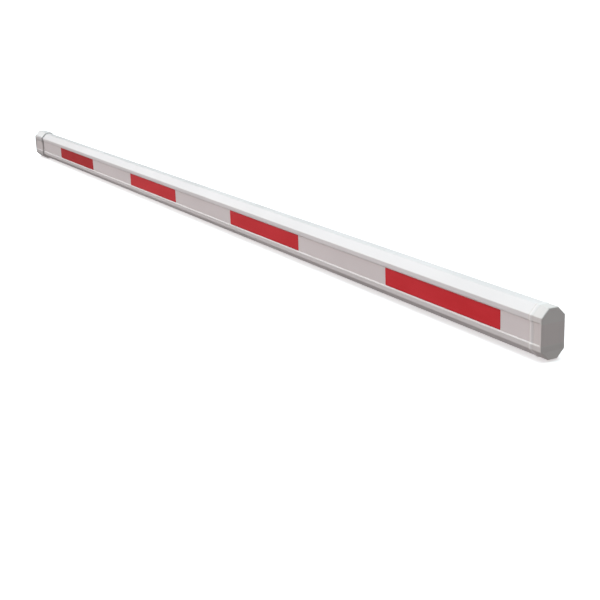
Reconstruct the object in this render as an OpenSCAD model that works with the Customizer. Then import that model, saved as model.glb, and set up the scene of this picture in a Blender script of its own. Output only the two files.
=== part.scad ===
// Eight-sided aluminium barrier boom with a flush tip cap, a butt sleeve and red reflective strips.
// X runs along the boom from the butt end face (x = 0) to the tip, Y across it, Z up.
// The section is centred on the X axis.

/* [Boom profile] */
// Overall length, from the butt end face to the tip end face
boom_len = 3000; // [2800:10:4000]
// Width of the section, side to side
section_w = 50; // [44:1:70]
// Height of the section
section_h = 90; // [80:1:120]
// Leg of the 45 degree corner chamfers
chamfer = 15.5; // [8:0.5:17]
// Radius of the long outer edges
edge_r = 2.5; // [1:0.1:4]
// Wall thickness of the extrusion
wall = 2; // [1.5:0.1:2.6]
// Thickness of the two internal webs
web_t = 1.8; // [1.2:0.1:2.6]
// Height of the middle chamber, between the two webs
chamber_h = 35; // [26:1:37]

/* [Side recess] */
// Height of the flat floor of the recess
recess_h = 37; // [28:1:44]
// Depth of the recess
recess_depth = 2; // [1:0.1:2.8]
// Radius of the recess's ridge and foot edges
recess_r = 0.8; // [0.4:0.1:1.2]

/* [Reflective strips] */
// Number of red strips on each side
strip_count = 4; // [1:1:4]
// Length of a strip
strip_len = 367; // [150:1:450]
// Distance from the start of one strip to the start of the next
strip_pitch = 735; // [460:1:780]
// Distance from the tip end face to the first strip
strip_start = 110; // [60:1:160]
// Thickness of the strip
strip_t = 0.5; // [0.3:0.1:1]
// Bare recess floor left above and below a strip
strip_margin = 0.5; // [0.2:0.1:3]
// Radius of a strip's corners
strip_corner_r = 1.5; // [0.5:0.5:5]

/* [Tip cap] */
// Length of the tip cap outside the profile, end plate included
tip_len = 34; // [20:1:60]
// How far the plug reaches into the profile
tip_plug_len = 22; // [10:1:40]
// How much thicker the cap's wall is than the profile's
tip_extra_wall = 0.5; // [0.5:0.1:2]
// Width of the bead around the joint with the profile
bead_w = 8; // [3:0.5:12]
// How far the bead stands proud of the cap
bead_proud = 1.2; // [0.4:0.1:1.5]

/* [Butt sleeve] */
// Length of the butt sleeve, end plate included
butt_len = 90; // [80:1:140]
// How far the sleeve stands proud of the profile
butt_proud = 4; // [1.5:0.1:5]
// How far the plug reaches into the insert
butt_plug_len = 24; // [10:1:30]

/* [Both caps] */
// Thickness of the flat end plate
end_plate_t = 4; // [3:0.1:6]
// Radius around the end plate's outer face
end_plate_r = 2; // [1:0.1:2.5]
// Wall thickness of the plug
plug_wall = 2.5; // [1.5:0.1:4]

/* [Butt insert] */
// Length of the stiffening insert
insert_len = 260; // [120:1:400]
// Wall thickness of the insert
insert_wall = 3; // [2:0.1:4]
// Radius of the insert's outer edges
insert_edge_r = 2; // [0.5:0.5:3]

/* [Rivets] */
// Diameter of the rivet's shank
rivet_d = 4.8; // [3.2:0.1:6.4]
// Diameter of the countersunk head
rivet_head_d = 8; // [7:0.1:10]
// Depth of the countersunk head
rivet_head_h = 1.2; // [0.8:0.1:1.4]
// Diameter of the formed end inside the insert
rivet_bulb_d = 7.5; // [7:0.1:10]
// Length of the formed end
rivet_bulb_len = 4; // [2:0.5:6]
// Distance from the butt end face to the first rivet
rivet_first = 45; // [40:1:50]
// Distance between the two rivets of a side
rivet_pitch = 25; // [12:1:30]

/* [Clearances] */
// Gap between the butt sleeve and the profile
skirt_gap = 0.2; // [0.1:0.05:0.4]
// Gap around the plugs and the insert
slip_gap = 0.2; // [0.1:0.05:0.4]
// Radial gap around a rivet
rivet_gap = 0.05; // [0.02:0.01:0.1]

/* [Hidden] */
$fn = 48;
arc_steps = 4;                      // straight runs in each rounded edge
overrun = 1;                        // how far a cutter runs past the solid it cuts
inner_r = 0.5;                      // least radius of the long edges inside the profile
half_w = section_w / 2;
half_h = section_h / 2;
profile_start = end_plate_t;
profile_len = boom_len - end_plate_t - tip_len;
chamber_w = section_w - 2 * (recess_depth + wall);
insert_w = chamber_w - 2 * slip_gap;
insert_h = chamber_h - 2 * slip_gap;
strip_h = recess_h - 2 * strip_margin;
front = -1;                         // the -Y side
back = 1;                           // the +Y side

strip_names = [for (side = ["front", "back"], i = [1:strip_count]) str(side, "_strip_", i)];

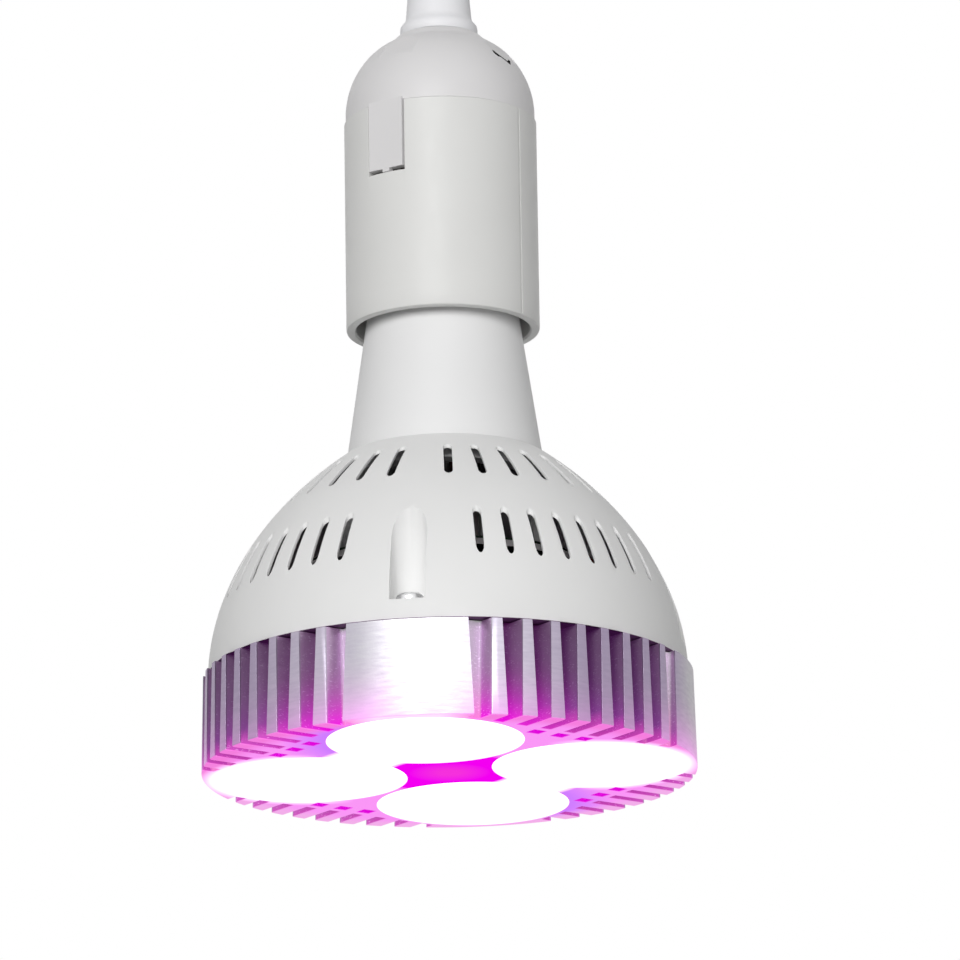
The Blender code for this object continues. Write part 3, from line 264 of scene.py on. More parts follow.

⁂

**The problem**
Copy every line of the records above, starting with the first, up to and including the line containing "chamber_h = 35; // [26:1:37]".

**Written answer**
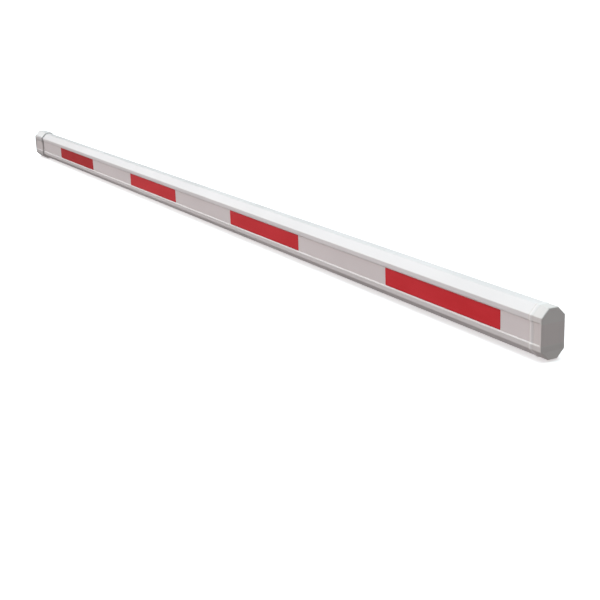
Reconstruct the object in this render as an OpenSCAD model that works with the Customizer. Then import that model, saved as model.glb, and set up the scene of this picture in a Blender script of its own. Output only the two files.
=== part.scad ===
// Eight-sided aluminium barrier boom with a flush tip cap, a butt sleeve and red reflective strips.
// X runs along the boom from the butt end face (x = 0) to the tip, Y across it, Z up.
// The section is centred on the X axis.

/* [Boom profile] */
// Overall length, from the butt end face to the tip end face
boom_len = 3000; // [2800:10:4000]
// Width of the section, side to side
section_w = 50; // [44:1:70]
// Height of the section
section_h = 90; // [80:1:120]
// Leg of the 45 degree corner chamfers
chamfer = 15.5; // [8:0.5:17]
// Radius of the long outer edges
edge_r = 2.5; // [1:0.1:4]
// Wall thickness of the extrusion
wall = 2; // [1.5:0.1:2.6]
// Thickness of the two internal webs
web_t = 1.8; // [1.2:0.1:2.6]
// Height of the middle chamber, between the two webs
chamber_h = 35; // [26:1:37]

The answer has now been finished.